As more advertisers included facial photographs, competition increased and fueled the need to reveal ever more to potential clients. An easing of legal restrictions in the UK on showing erect penises was followed by a rise in sexually explicit ad content. As social-sexual-networking sites like Gaydar, Manhunt, and Grindr normalized the public profile and the inclusion of all types of photographs, a new way of thinking developed about gay spaces as private. And so the discussion returns to understanding the advertisement as not only a promotion but also a place.
What M$M Advertise
 
Sex and sexual experiences may be advertised explicitly or implicitly. Explicit mention of sex is less common, as neither advertisers nor publications refer to sex work or prostitution. An exception is
Rentboy.com
, which takes its name from the colloquial term for a young male sex worker. More common is the term “escort,” which a knowing audience reads as synonymous with sex work but to the uninitiated may suggest a companion. Advertisers who want to position themselves as high class often list social activities they attend with clients: “Good looking, educated, well-travelled and very discreet guy, working as a part-time escort. Very good companion, for dinners, meetings, travel and overnights.

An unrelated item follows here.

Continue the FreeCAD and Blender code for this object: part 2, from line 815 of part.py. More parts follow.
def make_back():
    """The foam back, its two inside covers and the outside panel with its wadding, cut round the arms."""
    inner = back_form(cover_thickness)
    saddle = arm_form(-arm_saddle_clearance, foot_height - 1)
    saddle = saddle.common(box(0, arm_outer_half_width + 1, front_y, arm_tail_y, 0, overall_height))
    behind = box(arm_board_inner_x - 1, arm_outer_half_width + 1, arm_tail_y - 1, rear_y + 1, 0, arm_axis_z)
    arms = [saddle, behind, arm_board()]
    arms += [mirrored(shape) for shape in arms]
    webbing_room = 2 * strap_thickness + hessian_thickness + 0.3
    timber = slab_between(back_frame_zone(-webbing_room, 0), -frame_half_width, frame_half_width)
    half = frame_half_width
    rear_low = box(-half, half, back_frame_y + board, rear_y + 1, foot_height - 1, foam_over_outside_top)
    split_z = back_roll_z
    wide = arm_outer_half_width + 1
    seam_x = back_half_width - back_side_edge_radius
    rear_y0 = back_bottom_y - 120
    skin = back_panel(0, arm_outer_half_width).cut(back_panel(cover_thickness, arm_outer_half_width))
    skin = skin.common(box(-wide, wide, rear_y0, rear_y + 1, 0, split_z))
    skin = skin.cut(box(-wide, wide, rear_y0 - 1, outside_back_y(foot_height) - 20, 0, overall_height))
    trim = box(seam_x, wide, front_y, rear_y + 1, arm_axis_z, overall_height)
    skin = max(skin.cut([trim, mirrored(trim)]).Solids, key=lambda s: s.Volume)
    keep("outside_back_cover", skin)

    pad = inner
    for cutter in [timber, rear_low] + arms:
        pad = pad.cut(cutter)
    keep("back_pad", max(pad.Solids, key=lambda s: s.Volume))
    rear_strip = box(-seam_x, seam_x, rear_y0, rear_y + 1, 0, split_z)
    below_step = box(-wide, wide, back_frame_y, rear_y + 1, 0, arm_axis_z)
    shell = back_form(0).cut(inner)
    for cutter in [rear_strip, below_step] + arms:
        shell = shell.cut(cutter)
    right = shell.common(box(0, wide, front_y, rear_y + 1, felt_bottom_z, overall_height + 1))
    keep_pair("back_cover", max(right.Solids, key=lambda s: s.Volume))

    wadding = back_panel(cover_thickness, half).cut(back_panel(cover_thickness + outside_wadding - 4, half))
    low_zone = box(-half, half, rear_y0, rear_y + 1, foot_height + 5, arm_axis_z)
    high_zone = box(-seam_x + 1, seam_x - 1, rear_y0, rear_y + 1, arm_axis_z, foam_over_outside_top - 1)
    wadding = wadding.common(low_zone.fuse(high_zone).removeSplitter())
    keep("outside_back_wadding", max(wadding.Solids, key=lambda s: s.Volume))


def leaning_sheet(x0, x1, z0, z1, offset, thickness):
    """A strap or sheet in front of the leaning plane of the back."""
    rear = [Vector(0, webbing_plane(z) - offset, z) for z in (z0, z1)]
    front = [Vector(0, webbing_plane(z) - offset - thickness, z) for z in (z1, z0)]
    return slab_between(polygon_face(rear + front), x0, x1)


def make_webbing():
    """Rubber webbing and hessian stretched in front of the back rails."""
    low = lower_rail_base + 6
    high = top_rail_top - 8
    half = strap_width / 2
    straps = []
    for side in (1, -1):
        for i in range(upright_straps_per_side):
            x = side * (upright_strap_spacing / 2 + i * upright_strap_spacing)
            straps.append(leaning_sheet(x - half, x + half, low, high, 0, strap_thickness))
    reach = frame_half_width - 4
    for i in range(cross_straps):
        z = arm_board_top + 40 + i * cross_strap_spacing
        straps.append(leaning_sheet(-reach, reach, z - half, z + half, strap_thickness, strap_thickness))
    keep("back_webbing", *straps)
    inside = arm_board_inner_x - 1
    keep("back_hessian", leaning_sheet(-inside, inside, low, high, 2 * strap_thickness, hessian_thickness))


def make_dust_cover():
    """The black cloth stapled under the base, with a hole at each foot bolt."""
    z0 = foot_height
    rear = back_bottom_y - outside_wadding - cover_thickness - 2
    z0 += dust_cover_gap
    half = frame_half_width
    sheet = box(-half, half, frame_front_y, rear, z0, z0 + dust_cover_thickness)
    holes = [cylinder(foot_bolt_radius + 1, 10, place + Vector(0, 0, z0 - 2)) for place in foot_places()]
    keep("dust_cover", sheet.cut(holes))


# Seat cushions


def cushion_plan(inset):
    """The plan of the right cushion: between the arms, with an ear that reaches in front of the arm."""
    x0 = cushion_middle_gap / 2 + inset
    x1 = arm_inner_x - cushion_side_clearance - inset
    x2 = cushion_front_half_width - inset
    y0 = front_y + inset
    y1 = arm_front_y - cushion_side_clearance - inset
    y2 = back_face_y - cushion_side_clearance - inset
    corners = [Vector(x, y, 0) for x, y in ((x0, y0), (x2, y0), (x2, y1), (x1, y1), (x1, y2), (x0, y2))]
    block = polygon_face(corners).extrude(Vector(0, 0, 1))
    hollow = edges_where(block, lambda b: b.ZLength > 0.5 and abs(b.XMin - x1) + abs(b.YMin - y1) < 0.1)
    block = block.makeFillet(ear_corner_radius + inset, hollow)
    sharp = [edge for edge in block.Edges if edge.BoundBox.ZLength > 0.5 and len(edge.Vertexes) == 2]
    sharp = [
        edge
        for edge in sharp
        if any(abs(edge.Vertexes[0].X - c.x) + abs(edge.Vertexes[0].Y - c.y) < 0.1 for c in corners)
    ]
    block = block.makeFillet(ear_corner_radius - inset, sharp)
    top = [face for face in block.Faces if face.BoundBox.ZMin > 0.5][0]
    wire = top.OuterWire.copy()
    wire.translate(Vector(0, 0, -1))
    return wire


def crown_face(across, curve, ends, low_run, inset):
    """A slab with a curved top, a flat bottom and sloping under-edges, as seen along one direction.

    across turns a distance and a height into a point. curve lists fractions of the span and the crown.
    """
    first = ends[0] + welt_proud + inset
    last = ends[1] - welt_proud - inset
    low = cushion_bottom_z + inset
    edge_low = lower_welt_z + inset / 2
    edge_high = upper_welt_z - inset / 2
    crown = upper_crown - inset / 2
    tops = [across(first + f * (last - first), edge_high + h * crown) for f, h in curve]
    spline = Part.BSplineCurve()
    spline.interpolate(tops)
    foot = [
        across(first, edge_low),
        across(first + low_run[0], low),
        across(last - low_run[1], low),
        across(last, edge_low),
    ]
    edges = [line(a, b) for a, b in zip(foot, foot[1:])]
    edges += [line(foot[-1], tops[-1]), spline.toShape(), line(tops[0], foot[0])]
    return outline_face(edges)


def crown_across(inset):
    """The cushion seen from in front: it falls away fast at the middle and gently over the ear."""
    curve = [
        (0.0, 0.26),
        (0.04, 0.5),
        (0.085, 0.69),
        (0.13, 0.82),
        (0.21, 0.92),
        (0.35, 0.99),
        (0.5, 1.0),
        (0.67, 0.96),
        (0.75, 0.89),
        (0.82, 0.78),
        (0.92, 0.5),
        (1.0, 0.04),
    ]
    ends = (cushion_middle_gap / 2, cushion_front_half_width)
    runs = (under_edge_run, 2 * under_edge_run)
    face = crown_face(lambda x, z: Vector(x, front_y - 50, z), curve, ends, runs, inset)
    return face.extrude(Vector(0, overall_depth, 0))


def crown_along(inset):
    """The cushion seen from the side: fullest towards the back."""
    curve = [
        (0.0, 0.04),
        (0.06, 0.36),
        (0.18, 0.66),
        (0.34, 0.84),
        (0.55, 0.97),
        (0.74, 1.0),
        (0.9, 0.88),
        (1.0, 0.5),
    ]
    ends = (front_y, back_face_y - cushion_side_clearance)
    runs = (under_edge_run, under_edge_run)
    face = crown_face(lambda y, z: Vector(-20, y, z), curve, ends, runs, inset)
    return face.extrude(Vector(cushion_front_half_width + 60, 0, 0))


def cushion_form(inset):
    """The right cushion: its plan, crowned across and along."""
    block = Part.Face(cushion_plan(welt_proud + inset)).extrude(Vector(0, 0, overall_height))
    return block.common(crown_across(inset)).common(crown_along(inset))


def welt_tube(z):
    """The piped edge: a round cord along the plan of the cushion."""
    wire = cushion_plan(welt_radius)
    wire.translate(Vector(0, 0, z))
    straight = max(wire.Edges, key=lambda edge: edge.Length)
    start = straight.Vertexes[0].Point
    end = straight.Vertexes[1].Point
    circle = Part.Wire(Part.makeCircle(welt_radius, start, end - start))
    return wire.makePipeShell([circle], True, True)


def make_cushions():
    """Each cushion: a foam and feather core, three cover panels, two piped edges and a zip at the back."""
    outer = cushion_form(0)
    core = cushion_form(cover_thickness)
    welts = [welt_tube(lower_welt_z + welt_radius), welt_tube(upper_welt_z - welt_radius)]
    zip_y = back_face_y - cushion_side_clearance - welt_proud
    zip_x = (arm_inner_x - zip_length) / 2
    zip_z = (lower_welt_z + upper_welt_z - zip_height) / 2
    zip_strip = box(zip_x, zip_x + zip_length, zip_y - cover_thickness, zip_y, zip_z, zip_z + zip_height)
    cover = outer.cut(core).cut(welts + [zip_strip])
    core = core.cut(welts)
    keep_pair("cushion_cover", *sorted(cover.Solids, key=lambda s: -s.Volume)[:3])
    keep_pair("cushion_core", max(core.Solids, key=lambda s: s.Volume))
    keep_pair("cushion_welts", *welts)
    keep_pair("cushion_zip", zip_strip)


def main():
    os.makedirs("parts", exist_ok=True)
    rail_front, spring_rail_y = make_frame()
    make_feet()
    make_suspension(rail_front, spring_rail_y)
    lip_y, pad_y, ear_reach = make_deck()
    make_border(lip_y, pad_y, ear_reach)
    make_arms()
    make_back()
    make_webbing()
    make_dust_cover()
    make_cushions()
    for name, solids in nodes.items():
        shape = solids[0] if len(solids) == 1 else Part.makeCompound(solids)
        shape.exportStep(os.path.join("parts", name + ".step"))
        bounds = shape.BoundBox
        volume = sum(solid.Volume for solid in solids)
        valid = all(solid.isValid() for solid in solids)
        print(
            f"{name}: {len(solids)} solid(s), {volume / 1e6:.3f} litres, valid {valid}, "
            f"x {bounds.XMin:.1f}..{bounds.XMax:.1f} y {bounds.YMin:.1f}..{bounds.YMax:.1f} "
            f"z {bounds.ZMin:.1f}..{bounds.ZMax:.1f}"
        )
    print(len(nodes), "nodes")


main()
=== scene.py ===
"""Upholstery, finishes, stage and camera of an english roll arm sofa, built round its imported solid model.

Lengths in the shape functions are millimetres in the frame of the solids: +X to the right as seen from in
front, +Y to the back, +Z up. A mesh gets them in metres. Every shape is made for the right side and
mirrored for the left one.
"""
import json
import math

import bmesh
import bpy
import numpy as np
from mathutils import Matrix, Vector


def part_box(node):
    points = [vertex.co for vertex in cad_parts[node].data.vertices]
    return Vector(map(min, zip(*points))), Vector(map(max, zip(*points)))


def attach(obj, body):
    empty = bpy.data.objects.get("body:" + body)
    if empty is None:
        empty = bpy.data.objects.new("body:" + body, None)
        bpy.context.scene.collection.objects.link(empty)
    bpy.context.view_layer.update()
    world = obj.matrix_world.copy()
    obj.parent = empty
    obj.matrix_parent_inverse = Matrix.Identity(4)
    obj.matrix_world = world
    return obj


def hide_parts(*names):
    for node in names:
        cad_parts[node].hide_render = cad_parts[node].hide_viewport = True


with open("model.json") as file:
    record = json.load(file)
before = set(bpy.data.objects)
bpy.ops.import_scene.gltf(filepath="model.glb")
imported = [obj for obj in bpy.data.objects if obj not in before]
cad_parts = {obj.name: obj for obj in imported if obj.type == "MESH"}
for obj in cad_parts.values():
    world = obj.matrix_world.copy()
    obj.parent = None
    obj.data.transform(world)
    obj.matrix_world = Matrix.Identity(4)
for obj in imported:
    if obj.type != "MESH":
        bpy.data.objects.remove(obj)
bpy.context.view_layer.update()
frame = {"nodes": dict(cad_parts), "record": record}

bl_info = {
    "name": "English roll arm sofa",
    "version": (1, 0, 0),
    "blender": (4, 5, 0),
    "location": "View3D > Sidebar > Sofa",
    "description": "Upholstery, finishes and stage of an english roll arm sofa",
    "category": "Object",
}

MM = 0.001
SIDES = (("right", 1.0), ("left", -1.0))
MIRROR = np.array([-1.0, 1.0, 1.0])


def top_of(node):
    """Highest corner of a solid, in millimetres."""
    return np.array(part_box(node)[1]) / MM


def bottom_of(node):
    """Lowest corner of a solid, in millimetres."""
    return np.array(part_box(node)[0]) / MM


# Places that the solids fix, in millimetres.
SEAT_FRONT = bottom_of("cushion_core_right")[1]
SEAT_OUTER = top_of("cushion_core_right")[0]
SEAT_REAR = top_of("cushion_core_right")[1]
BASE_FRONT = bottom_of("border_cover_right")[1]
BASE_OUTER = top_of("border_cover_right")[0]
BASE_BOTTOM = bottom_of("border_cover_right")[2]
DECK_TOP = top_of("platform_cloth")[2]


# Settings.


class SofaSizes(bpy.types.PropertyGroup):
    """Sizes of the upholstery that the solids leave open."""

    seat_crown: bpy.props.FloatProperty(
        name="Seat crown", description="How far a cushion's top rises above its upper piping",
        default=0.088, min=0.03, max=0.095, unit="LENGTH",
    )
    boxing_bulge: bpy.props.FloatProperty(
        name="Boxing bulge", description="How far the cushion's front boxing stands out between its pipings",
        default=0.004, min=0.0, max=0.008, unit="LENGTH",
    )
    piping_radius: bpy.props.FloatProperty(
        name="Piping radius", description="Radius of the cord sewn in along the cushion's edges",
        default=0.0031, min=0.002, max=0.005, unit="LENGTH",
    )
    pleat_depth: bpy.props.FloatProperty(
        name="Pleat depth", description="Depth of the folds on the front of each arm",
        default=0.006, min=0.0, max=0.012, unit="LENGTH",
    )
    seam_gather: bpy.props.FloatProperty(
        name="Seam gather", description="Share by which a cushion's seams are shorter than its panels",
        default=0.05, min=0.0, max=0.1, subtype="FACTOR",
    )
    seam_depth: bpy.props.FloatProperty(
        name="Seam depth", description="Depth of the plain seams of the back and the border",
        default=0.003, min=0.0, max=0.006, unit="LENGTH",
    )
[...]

Very discreet clients only.” While companionship may be a part of an escort’s role, informants report that most jobs they take involve being paid for sex. In places where selling sex is illegal, as in most of the United States, advertisers often include the disclaimer that clients are only paying for their time.

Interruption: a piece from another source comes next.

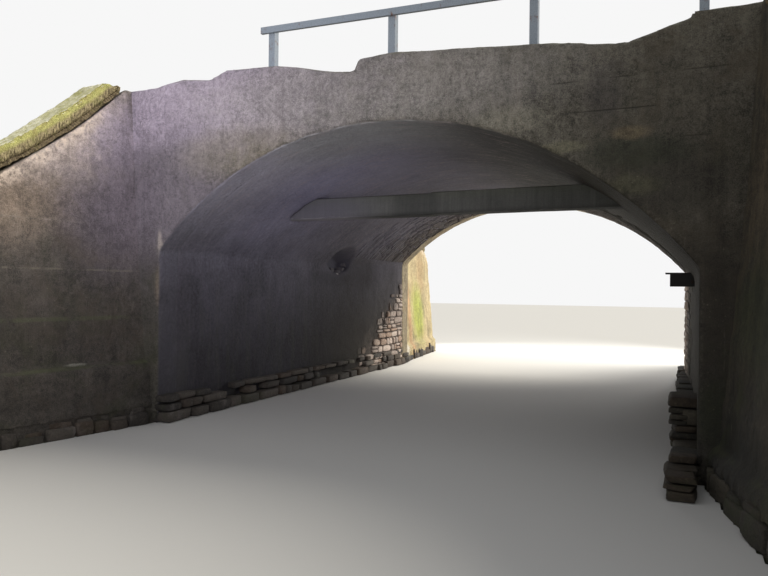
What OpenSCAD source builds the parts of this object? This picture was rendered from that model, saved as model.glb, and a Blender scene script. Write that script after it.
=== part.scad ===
// Single-arch stone bridge over a stream, widened on its near side.
// X runs along the faces, Y along the barrel from the near face to the far one, Z up.
// The origin is midway between the jambs and between the faces, at the lowest course.

/* [Opening] */
// Clear width between the jambs of the near part
span = 5380; // [5200:20:5480]
// Height of the crown of the arch over the lowest course
crown_height = 3070; // [3020:10:3100]
// Radius of the arch
arch_radius = 3480; // [3400:10:3560]
// How far the centre of the arch lies to the right of the middle of the opening
arch_shift = -90; // [-120:10:0]
// Length of barrel in the near part
near_length = 4000; // [3800:50:4200]
// Length of barrel in the far part
far_length = 3100; // [2900:50:3300]
// How far each jamb of the far part stands in from the near ones
far_inset = 105; // [60:5:120]

/* [Walls] */
// Thickness of the vault
vault_t = 280; // [260:10:300]
// Thickness of the face walls and parapets
face_t = 350; // [300:10:400]
// Depth of each abutment behind its jamb
abutment_depth = 1250; // [1100:50:1400]
// Height of the abutments
abutment_height = 2400; // [2360:10:2440]
// Height of the lift on which the spandrels begin
lift_height = 1660; // [1600:10:1670]
// Height at which the parapets begin
parapet_base = 3240; // [3220:10:3260]
// Top of the end blocks of the parapets
parapet_top = 3700; // [3680:10:3760]
// Height of the road bed at mid-span
road_height = 3420; // [3400:5:3440]
// Fall of the road bed from mid-span to each end
road_fall = 90; // [40:10:120]

/* [Wings] */
// How far the wings run out from each face
wing_reach = 2850; // [2600:50:3000]
// Thickness of a wing at the height of the parapets
wing_t = 450; // [400:10:500]
// How much further towards the stream a wing stands at its foot
wing_batter = 280; // [200:10:300]
// Outward angle of the near wings from the line of the barrel
near_flare = 11; // [8:1:14]
// Outward angle of the far wings from the line of the barrel
far_flare = 7; // [5:1:10]
// Distance of a wing's foot from the jamb
wing_gap = 115; // [100:5:140]
// Radius of the hollow curve of the wing tops
sweep_radius = 7500; // [7200:100:7800]
// Height of the plinth on the near left wing
plinth_height = 670; // [600:10:720]

/* [Footings, beam and railings] */
// Height of the footing along the left wall
left_footing_height = 300; // [240:10:330]
// Height of the footing along the right wall
right_footing_height = 730; // [660:10:760]
// Underside of the cross beam
beam_bottom = 2400; // [2380:10:2430]
// Height of the cross beam
beam_height = 270; // [250:10:280]
// Distance of the cross beam behind the near face
beam_setback = 1850; // [1700:50:2200]
// Distance between railing posts
post_spacing = 1400; // [1300:20:1420]
// Top of the railing posts at the left
post_top = 4290; // [4200:10:4350]

/* [Hidden] */
$fn = 96;

half_near = span / 2;
half_far = half_near - far_inset;
near_y = -(near_length + far_length) / 2;
far_y = -near_y;
join_y = near_y + near_length;
arch_z = crown_height - arch_radius;
outer_radius = arch_radius + vault_t;
back_x = half_near + abutment_depth;
beyond = 9000;

// Height at which the arch meets the jamb on one side, side being -1 at the left and 1 at the right
function springing(half, side) = arch_z + sqrt(pow(arch_radius, 2) - pow(half - side * arch_shift, 2));

// Lays a figure drawn in X and Z between two places along the barrel
module along(y0, y1) {
    translate([0, y1, 0]) rotate([90, 0, 0]) linear_extrude(y1 - y0) children();
}

module arch_cylinder(radius, y0, y1) {
    translate([arch_shift, y1, arch_z]) rotate([90, 0, 0]) cylinder(r = radius, h = y1 - y0, $fn = 720);
}

// Wedge over both skewbacks, which the vault fills
module skew_wedge(half, y0, y1) {
    left = springing(half, -1);
    right = springing(half, 1);
    reach = 2;
    along(y0, y1) polygon([
        [arch_shift, arch_z],
        [arch_shift + reach * (half - arch_shift), arch_z + reach * (right - arch_z)],
        [arch_shift + reach * (half - arch_shift), beyond],
        [arch_shift - reach * (half + arch_shift), beyond],
        [arch_shift - reach * (half + arch_shift), arch_z + reach * (left - arch_z)]]);
}

module vault(half, y0, y1) {
    difference() {
        intersection() {
            arch_cylinder(outer_radius, y0, y1);
            skew_wedge(half, y0, y1);
        }
        arch_cylinder(arch_radius, y0 - 10, y1 + 10);
    }
}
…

An ad for massage can imply different things, which may be confusing to potential customers. Indeed, some masseurs I interviewed expressed concern about being mistaken for sex workers, even though many used sexual imagery in their ads or even offered sexualized services. Advertisers may offer traditional massage, which is not intentionally sexual, although clients may become aroused; sensual massage, which is intended to stimulate the client sexually; or “metomassage,” which implies a sexual service. In meto-massage, what is sought and offered is some form of sex, although the masseur does not participate in the sexual arousal and the distinction is not necessarily obvious from the advertisements.
Escort Agency Advertising
 
How did I start? I started by thinking I wanted to do it so I looked at
QX
magazine and there were advertisements placed in the back of those magazines by escort agencies—not by escorts, by escort agencies—and I phoned one of them that I liked the look of and they asked me to come in for an interview, which I did and then I went onto their books. (Matthew, 38)
 
Boyz
sometimes also features advertisements for escort agencies. Agency ads appear in two formats, one to clients seeking masseurs and escorts (see
figure 4.5
) and the other to men who want to do sex work. The first type appeals to clients seeking sex or body work. The agencies emphasize the professional element of their service through the language in their ads: “Our Masseurs and Escorts are carefully screened.” The second type appeals to men who want to work as escorts but also suggests to potential clients the extent of their screening—“Exclusive agency requires handsome, straight-acting escorts and masseurs (18-25). Please
only
ring us if you have classic good looks, an excellent physique, are well-spoken and have a comprehensive wardrobe of good quality clothes” (see
figure 4.6
)—thus potential clients are led to assume all enquiries will be answered by someone who meets the agency’s rigorous standards. M$M may advertise through an agency rather than independently because it allows them to maintain more distinct boundaries between their sex work and their personal lives. Many men have jobs and careers apart from sex work. The agencies generally receive all enquiries and screen clients for the sex workers in exchange for a percentage of the advertised fee. Clients and workers are instructed not to exchange details and to make all contact through the agency, which gives the agency some control, particularly over financial transactions. It also allows clients and workers to maintain some privacy, anonymity, and security. The power relationship between the agency and the worker is complex and may be fraught with difficulties that are compounded by issues unique to selling sex (see Smith, Grov, & Seal, 2008).